Privacy advocates have pushed for data minimization as the operative standard: companies should collect no more precise location data than strictly necessary for the service a user actually requested, and must delete it once that purpose is complete, according to EFF's analysis of model location privacy legislation. Under that framework, no company should sell, rent, trade, or lease location data at all. The Massachusetts bill language EFF cites goes further, restricting covered entities to collecting or processing location data only for a "permissible purpose," defined narrowly as delivering a product or service the user asked for, fulfilling an order, complying with law, or responding to an imminent threat to life. Chrome's permission dialog has no mechanism to enforce any of that.
There is also a coercion dimension. Model bill language analyzed by EFF would prohibit companies from refusing service, charging different prices, or providing a degraded experience because a user declined to share precise location, unless that precision is genuinely essential to the service in question, per the same analysis. Chrome gives users a way to share less. It does not protect them from sites that treat approximate location as grounds for a worse experience.

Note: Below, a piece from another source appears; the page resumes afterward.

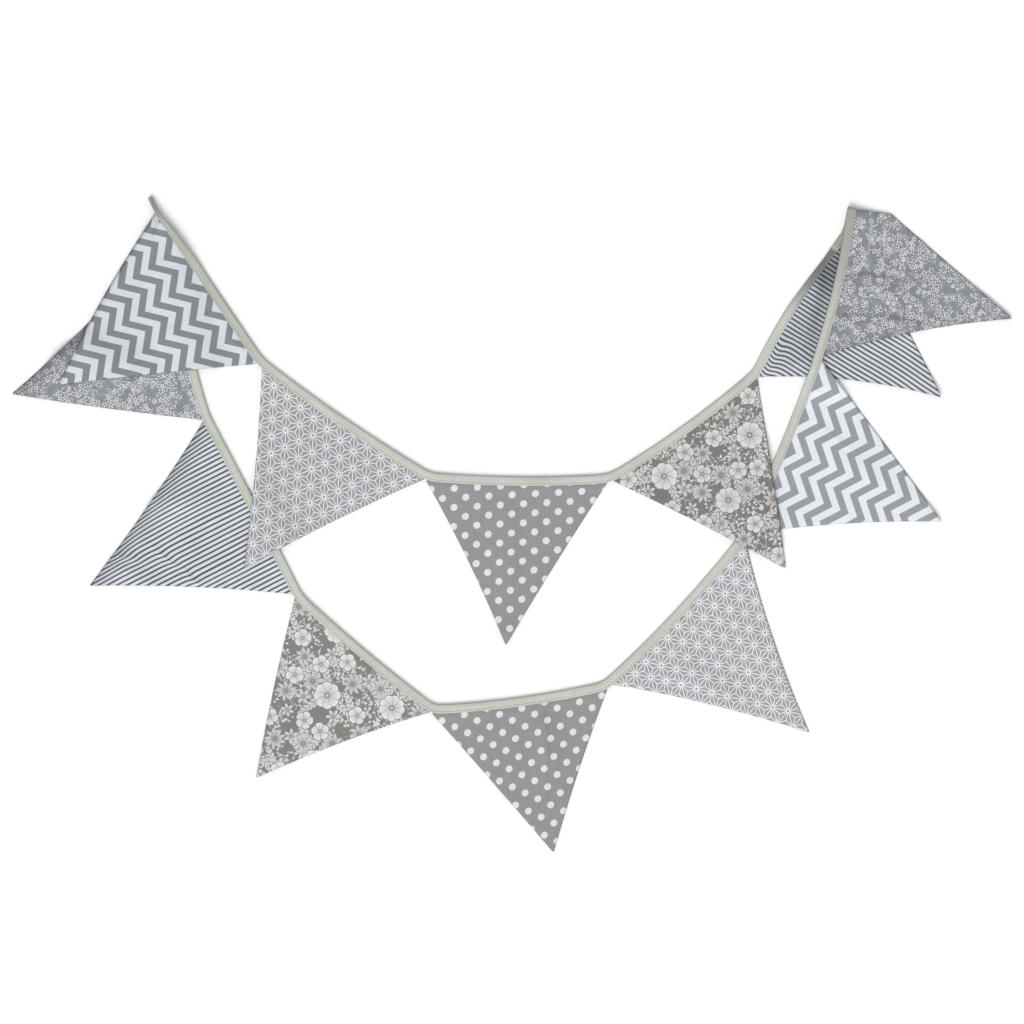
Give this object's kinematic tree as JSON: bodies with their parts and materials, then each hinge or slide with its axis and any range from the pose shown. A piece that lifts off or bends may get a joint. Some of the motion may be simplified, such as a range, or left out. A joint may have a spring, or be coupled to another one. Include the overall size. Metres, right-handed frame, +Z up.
{
  "type": "bunting",
  "caption": "Cotton bunting of double triangular flags in pale grey prints on a sage binding tape, laid flat in swags, its string folded back over itself.",
  "frame": {"origin": "centre of the part's footprint, on the table it lies on", "axes": "+Z up, square to the cloth, towards the picture's camera; +X to the picture's right, along the string's widest reach; +Y towards the picture's top, where both loose ends and the fold lie"},
  "size_m": [1.092, 0.7168, 0.0091],
  "materials": {
    "zigzag": "plain-weave cotton, printed, matt",
    "star": "plain-weave cotton, printed, matt",
    "dot": "plain-weave cotton, printed, matt",
    "flower": "plain-weave cotton, printed, matt",
    "stripe": "plain-weave cotton, printed, matt",
    "sprig": "plain-weave cotton, printed, matt",
    "tape": "bias-cut cotton binding, folded and stitched, matt"
  },
  "bodies": {
    "root": {"flag_01": "zigzag", "flag_02": "star", "flag_03": "dot", "flag_04": "flower", "flag_05": "stripe", "flag_06": "sprig", "flag_07": "zigzag", "flag_08": "star", "flag_09": "dot", "flag_10": "flower", "flag_11": "stripe", "flag_12": "sprig", "tape": "tape"}
  },
  "joints": []
}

The consent standard EFF supports sets a high bar regardless of what any browser ships: consent must be freely given, specific, informed, and unambiguous, with no dark patterns involved, as described in the Massachusetts bill language cited in EFF's analysis. A permission dialog, even a well-designed one, is a necessary condition for that standard. It is not a sufficient one.
What comes next, and what it depends on
Desktop Chrome support is coming in the months ahead, which will extend approximate location to a much larger share of browsing sessions, per Google. That rollout matters primarily because desktop browsing represents a different usage pattern: longer sessions, more site interactions per session, and more opportunities for persistent permissions to accumulate.

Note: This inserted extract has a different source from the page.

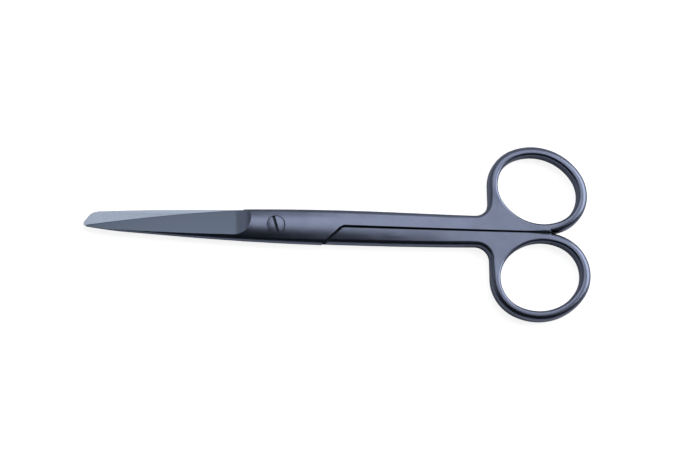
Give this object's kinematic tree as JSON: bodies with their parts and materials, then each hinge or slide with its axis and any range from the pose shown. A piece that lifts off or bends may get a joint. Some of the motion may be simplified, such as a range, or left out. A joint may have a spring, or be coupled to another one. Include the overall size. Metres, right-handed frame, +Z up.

The more significant test is the developer API timeline. If sites use those APIs to request only the precision they genuinely need, the feature becomes structurally different from what launched this week. Right now, the default is still maximum precision: users choose to share less. With the planned APIs, sites could declare their requirements upfront, and browsers could enforce them. That would flip the default in a meaningful way.
Whether the web ecosystem moves in that direction by choice, or requires legislative pressure to get there, is the open question. Several states have active location privacy bills working through legislatures, and the model language EFF has analyzed would impose data minimization obligations that no browser permission dialog currently enforces. If those bills pass, the gap between Chrome's front-end controls and what sites can do with collected data starts to close through law rather than product design.
For Android users today, the practical picture is straightforward. For weather, news, and other services that function on city- or area-level context, approximate location removes the need to hand over a street address. For navigation, delivery, and anything that depends on an exact destination, precise location remains available. The feature does what it says. The question of what happens after data is collected is a different problem, and one that no browser release has yet answered.